1944 speeding ticket [updated]
April 1, 1944: “I was only doing 25 or 30 at most,” said Sanford White, 51, automotive dealer, as Officer H. L. Brown writes up speeding ticket. Brown had clocked White at 38 miles per hour.
The next morning’s Los Angeles Times reported on a speeding ticket campaign:
Heavy-footed motorists got quite a jolt yesterday.
Besides being April Fools’ Day, yesterday marked the beginning of Deputy Chief Bernard Caldwell’s campaign to cut down speeding in Los Angeles. Reports up to 10 p.m. indicated the “take” was good. A total of 232 speed citations were written during the first 15 hours.
Throughout the city, an augmented motorcycle squad patrolled the streets and “staked out” at vantage points watching for motorists in too much of a hurry.
To record the beginning of the campaign a Times photographer accompanied Motorcycle Officer H.L. Brown on his “tour of duty.” …
Motorcyclist Albert Keirns, 22, … escaped a ticket when he explained he was reporting for Army duty within the next few days.
Brown confided that nine out of every 10 motorists, when stopped, promptly exclaim: “Honest, Officer, I didn’t know I was speeding.” He pointed out that a total of 126 persons already have been killed in traffic mishaps so far this year, most of them due to speeding.
This photo by former staff photographer George Lacks accompanied the above article in the April 2, 1944, Los Angeles Times. The background behind the officer’s head was painted white by a staff artist to improve reproduction.
A followup article in the Apr. 13, 1944 Los Angeles Times reported on the speeding ticket campaign:
Muriel Morris, the blond model who decided at the last minute not to marry Comedian Red Skelton, changed her mind again yesterday–but not about Skelton.

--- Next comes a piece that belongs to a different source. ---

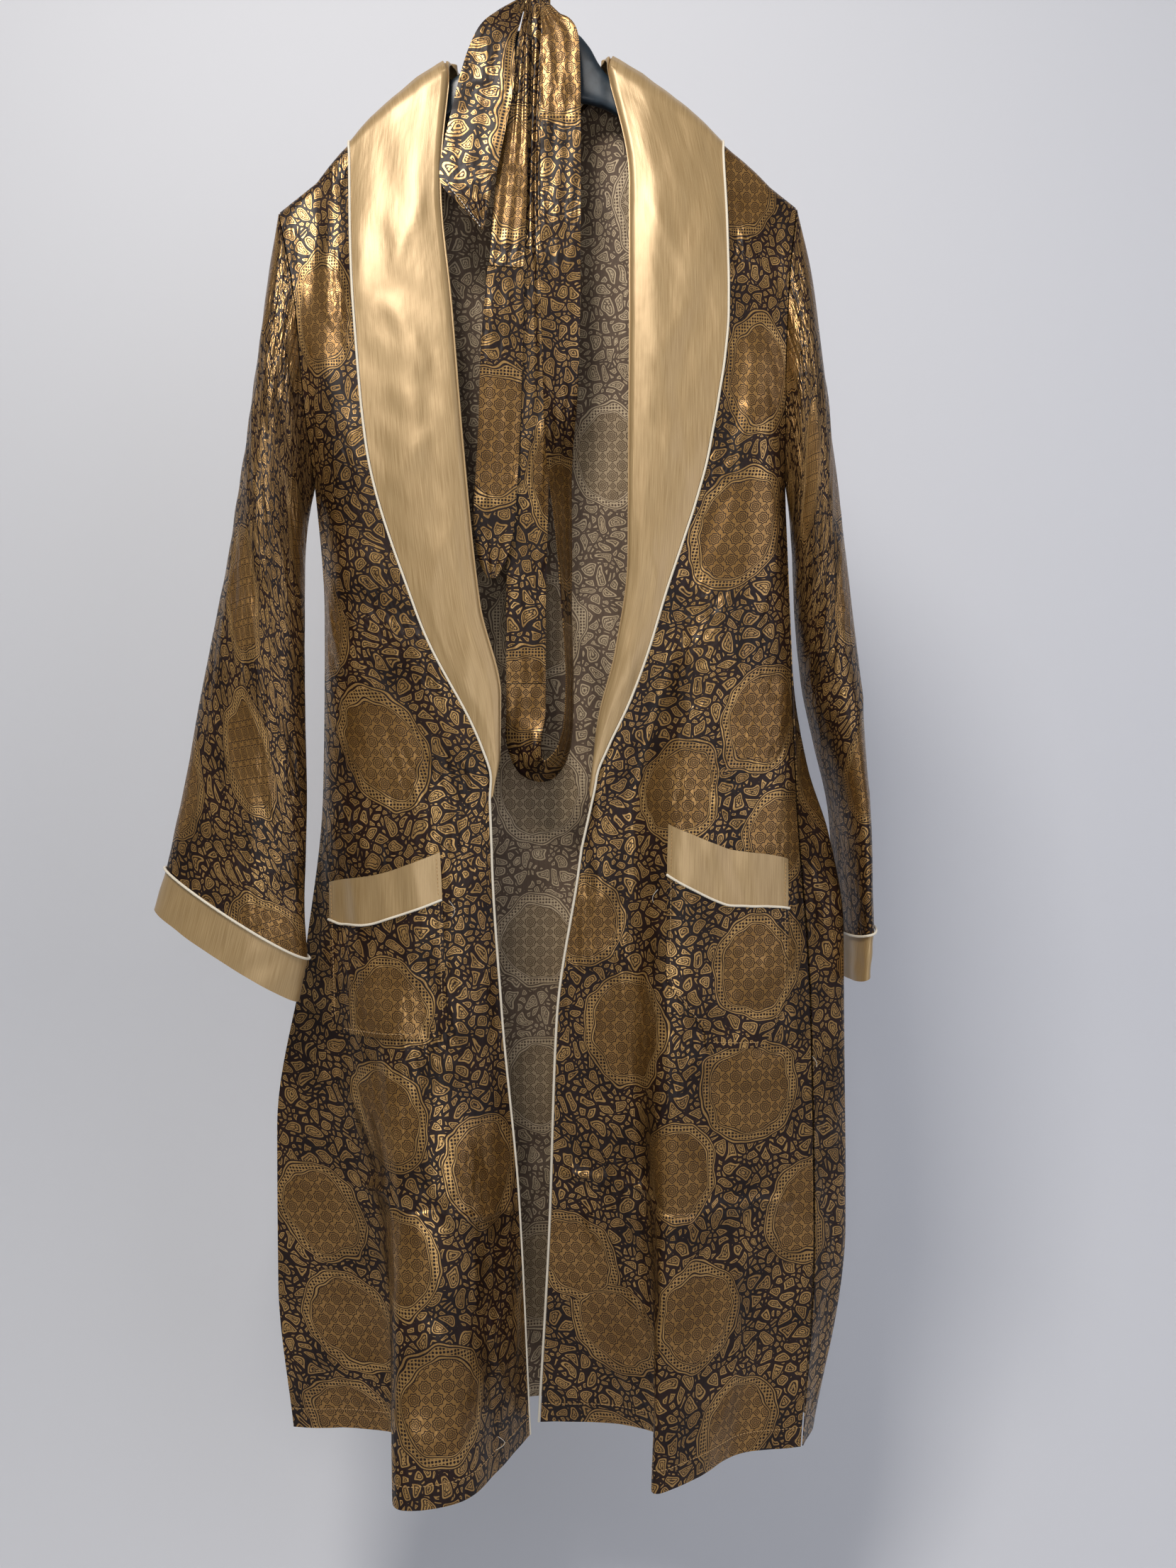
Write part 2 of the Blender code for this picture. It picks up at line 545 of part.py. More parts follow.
SLEEVE_COLUMNS = 16
SLEEVE_ROWS = 14
# How much of the armhole's own shape the first rings of a sleeve keep
ARMHOLE_FADE = (1.0, 0.5, 0.2)


def sleeve_rings(rows, count):
    """Rings of a sleeve between its table's rows."""
    row = stations(rows, count)
    outer = row[:, None, [0, 2, 1]]
    inner = row[:, None, [3, 5, 4]]
    turn = np.linspace(0, 2 * math.pi, SLEEVE_COLUMNS, endpoint=False)
    ring = (outer + inner) / 2 + (outer - inner) / 2 * np.cos(turn)[None, :, None]
    ring[:, :, 1] -= np.clip(np.sin(turn), 0, 1)[None] * row[:, 6:7]
    ring[:, :, 1] += np.clip(-np.sin(turn), 0, 1)[None] * row[:, 7:8]
    return ring


def armhole(front_line, back_line, ring, outward):
    """Ring just outside the armhole's edges, at the heights of a sleeve's first ring."""
    count = len(ring)
    height = ring[:, 2]
    on_front = follow(front_line, height)
    on_back = follow(back_line, height)
    is_front = (np.arange(count) <= count // 2)[:, None]
    place = np.where(is_front, on_front, on_back)
    top = height.max()
    drop = np.clip((top - height) / SHOULDER_ROUND, 0, 1)
    place[:, 1] *= RIDGE_START + (1 - RIDGE_START) * np.sqrt(1 - (1 - drop) ** 2)
    foot = count // 2
    place[foot] = (on_front[foot] + on_back[foot]) / 2
    return np.column_stack([place[:, 0] + outward * SEAM_GAP * 4, place[:, 1], height])


def sleeve(side, rows, cuff_end, lines, outward, materials):
    """Sleeve, cuff and the piping in the seam between them."""
    cloth, satin, cord = materials
    rings = sleeve_rings(rows, SLEEVE_ROWS)
    shift = armhole(*lines, rings[0], outward) - rings[0]
    for row, share in enumerate(ARMHOLE_FADE):
        rings[row] += shift * share
    wall(side + "_sleeve", rings, cloth, ring=True)
    cuff = sleeve_rings((rows[-1], cuff_end), 3)
    cuff[0] += unit(cuff[1] - cuff[0]) * SEAM_GAP
    wall(side + "_cuff", cuff, satin, ring=True)
    way = normals(rings, ring=True)[-1]
    way = way * np.sign(np.sum(way * (rings[-1] - rings[-1].mean(axis=0)), axis=1))[:, None]
    path = rings[-1] + way * (CLOTH / 2 + SEAM_GAP + PIPING_RADIUS + 0.3)
    tube(side + "_cuff_piping", path, PIPING_RADIUS, cord, closed=True, up=(0, 0, 1), sides=4)


def ribbon(name, rows, count, material):
    """Stretch of belt whose flat side may turn away from the front, as a wall three points wide."""
    row = stations(rows, count)
    middle = row[:, :3]
    heading = np.gradient(middle, axis=0)
    flat = unit(heading * np.array([1.0, 0.0, 1.0]))
    sideways = np.column_stack([-flat[:, 2], np.zeros(count), flat[:, 0]])
    turn = np.radians(row[:, 4:5])
    half = (np.cos(turn) * sideways + np.sin(turn) * np.array([[0.0, 1.0, 0.0]])) * row[:, 3:4]
    wall(name, np.stack([middle - half, middle, middle + half], axis=1), material, BELT_CLOTH)


def belt(material):
    """The belt's stretches from the hook's stem down, and its wrap round the stem."""
    ribbon("belt_left_fall", BELT_LEFT_FALL, 14, material)
    ribbon("belt_middle_fall", BELT_MIDDLE_FALL, 10, material)
    ribbon("belt_end", BELT_END, 11, material)
    ribbon("belt_back_strand", BELT_BACK_STRAND, 16, material)
    ribbon("belt_right_fall", BELT_RIGHT_FALL, 18, material)
    ribbon("belt_loop", BELT_LOOP, 18, material)
    width, depth, heights = BELT_WRAP
    turn = np.linspace(0, 2 * math.pi, 14, endpoint=False)
    rings = [np.column_stack([width * np.cos(turn), depth * np.sin(turn), np.full(14, height)])
             for height in heights]
    wall("belt_wrap", np.stack(rings), material, BELT_CLOTH, ring=True)


def hanger(plastic, steel):
    """Moulded hanger body with arched arms, and its wire hook with its stem in the body's top."""
    table = np.array(HANGER_ARMS, dtype=float)
    reach = np.concatenate([table[:, 0], np.linspace(-6, 6, 3), (-12, 12, -28, 28, -100, 100, -142, 142)])
    at = np.unique(reach)
    row = follow(table, at)
    turn = np.linspace(0, 2 * math.pi, HANGER_SIDES, endpoint=False) + math.pi / HANGER_SIDES
    square = [np.sign(wave) * np.abs(wave) ** HANGER_SQUARENESS for wave in (np.cos(turn), np.sin(turn))]
    x = np.repeat(at[:, None], HANGER_SIDES, axis=1)
    y = row[:, 2:3] * square[0][None]
    z = (row[:, 0:1] + row[:, 1:2]) / 2 + (row[:, 0:1] - row[:, 1:2]) / 2 * square[1][None]
    rod("hanger_body", np.stack([x, y, z], axis=2), plastic)
    radius = HOOK_INNER_RADIUS + HOOK_WIRE / 2
    turn = np.radians(np.linspace(-60, 200, 24))
    bend = np.column_stack([radius * np.cos(turn), np.zeros(24),
                            radius * np.sin(turn) - HOOK_INNER_RADIUS])
    stem = [(0, 0, STEM_FOOT), (0, 0, -66), (0, 0, -56), (3, 0, -46)]
    tube("hanger_hook", np.concatenate([stem, bend]), HOOK_WIRE / 2, steel, sides=8)


def build():
    """Every piece of the robe, its belt and its hanger."""
    cloth = paisley_satin("paisley satin")
    satin = gold_satin("gold satin")
    cord = cream_piping("cream piping")
    right = (RIGHT_SIDE, RIGHT_BASE, RIGHT_RIDGE, RIGHT_SHELF, RIGHT_COLLAR_LINE, RIGHT_EDGE)
    left = (LEFT_SIDE, LEFT_SWELL, LEFT_SHELF, LEFT_RIDGE, LEFT_BASE, LEFT_COLLAR_LINE, LEFT_EDGE)
    wall("back", back_panel(), cloth)
    right_grid, right_out = front("right_front", right, RIGHT_COUNTS, 1, cloth)
    left_grid, left_out = front("left_front", left, LEFT_COUNTS, -1, cloth)
    right_collar = collar_half("right_collar", right_grid, right_out, RIGHT_COLLAR_BACK, satin)
    left_collar = collar_half("left_collar", left_grid, left_out, LEFT_COLLAR_BACK, satin)
    edge_piping("right_edge_piping", right_grid, right_out, right_collar, cord)
    edge_piping("left_edge_piping", left_grid, left_out, left_collar, cord)
    pocket("right", right_grid, right_out, RIGHT_POCKET, (cloth, satin, cord))
    pocket("left", left_grid, left_out, LEFT_POCKET, (cloth, satin, cord))
    sleeve("right", RIGHT_SLEEVE, RIGHT_CUFF_END, (RIGHT_SIDE, BACK_RIGHT_SEAM), -1,
           (cloth, satin, cord))
    sleeve("left", LEFT_SLEEVE, LEFT_CUFF_END, (LEFT_SIDE, BACK_LEFT_SEAM), 1,
           (cloth, satin, cord))
    belt(cloth)
    hanger(moulded_plastic("moulded plastic"), steel_wire("steel wire"))


build()
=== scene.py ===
# %% [markdown]
# A paisley satin dressing gown on its hanger
#
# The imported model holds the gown's true form as plain closed walls: fronts, back, sleeves, shawl collar,
# cuffs, pockets, belt and hanger. This script dresses that fixed frame. Every cloth piece becomes a thin
# shell on the same fold lines, with finer folds, its own cloth coordinates, a procedural print and its
# sewing. All shapes below are worked out in millimetres and become metres when they enter a mesh.

# %% Load the frame
import math

import bpy
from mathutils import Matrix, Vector
import numpy as np


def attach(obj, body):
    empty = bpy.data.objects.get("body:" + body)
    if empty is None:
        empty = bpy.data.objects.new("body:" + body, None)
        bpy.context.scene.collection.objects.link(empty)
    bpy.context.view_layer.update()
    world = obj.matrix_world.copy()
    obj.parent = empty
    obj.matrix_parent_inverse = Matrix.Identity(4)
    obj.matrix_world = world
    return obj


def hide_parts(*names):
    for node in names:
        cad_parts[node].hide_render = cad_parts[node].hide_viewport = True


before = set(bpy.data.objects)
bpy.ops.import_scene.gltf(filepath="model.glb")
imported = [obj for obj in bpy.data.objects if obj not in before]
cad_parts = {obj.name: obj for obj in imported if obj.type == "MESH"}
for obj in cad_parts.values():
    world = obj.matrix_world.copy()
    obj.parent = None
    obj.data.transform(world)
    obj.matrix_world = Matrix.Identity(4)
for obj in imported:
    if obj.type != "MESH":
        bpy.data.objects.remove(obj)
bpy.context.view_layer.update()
BODY = "root"
MM = 0.001
print("frame nodes:", len(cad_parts))

# %% [markdown]
# The camera stands where the photographer stood: straight in front of the gown at chest height, a little
# over a metre away, with a wide lens. Being so close is what makes the hem and the hook look smaller than
# the chest. A camera set by distance and angle reproduces that perspective; a crop would not.

# %% The camera
CAMERA_PLACE = (0.047, -1.055, -0.7535)
HALF_HEIGHT_PX = 1106
FOCAL_PX = 1671
camera_data = bpy.data.cameras.new("camera")
camera_data.sensor_fit = "VERTICAL"
camera_data.angle = 2 * math.atan(HALF_HEIGHT_PX / FOCAL_PX)
camera = bpy.data.objects.new("camera", camera_data)
camera.location = CAMERA_PLACE
camera.rotation_euler = (math.radians(90), 0, 0)
bpy.context.scene.collection.objects.link(camera)
bpy.context.scene.camera = camera
print("camera angle", round(math.degrees(camera_data.angle), 1))

# %% [markdown]
# Satin lives on soft light: one window-like source from the upper left draws long highlights down the folds,
# a weak one above the camera reaches the inside of the back, a wide one fills the right side, one stands
# behind for views from there, and a pale room lights the shadows.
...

Tagged by a speed cop, she appeared in Munclpal Judge Louis Kaufman’s traffic court yesterday and pleaded not guilty to doing 39 m.p.h. in a 25-mile zone.
Then she got to thinking things over, returned to the bench, pleaded guilty and paid a $10 fine.
Miss Morris was but one of some 400 speeders who appeared in Judge Kaufman’s court yesterday….
Total number of citations turned in by the police motorcycle squad since the start of the drive April 1 stood at 3471 yesterday.
The June 14, 1944 Los Angeles Times reported that comedian Jerry Colonna was fined $12 for “going 40 m.p.h. in a 25-mile zone and for dangerous movement.”
Apr. 12, 1944: Model Muriel Morris hold traffic ticket in court. She pleaded guilty and paid $10 fine. This photo was published in the Apr. 13, 1944 Los Angeles Times. Credit: ProQuest.
[Updated Sep. 5, 2013 with information on cost of traffic fines in 1944.]
September 5, 2013, 7:35 am
How much the ticket ?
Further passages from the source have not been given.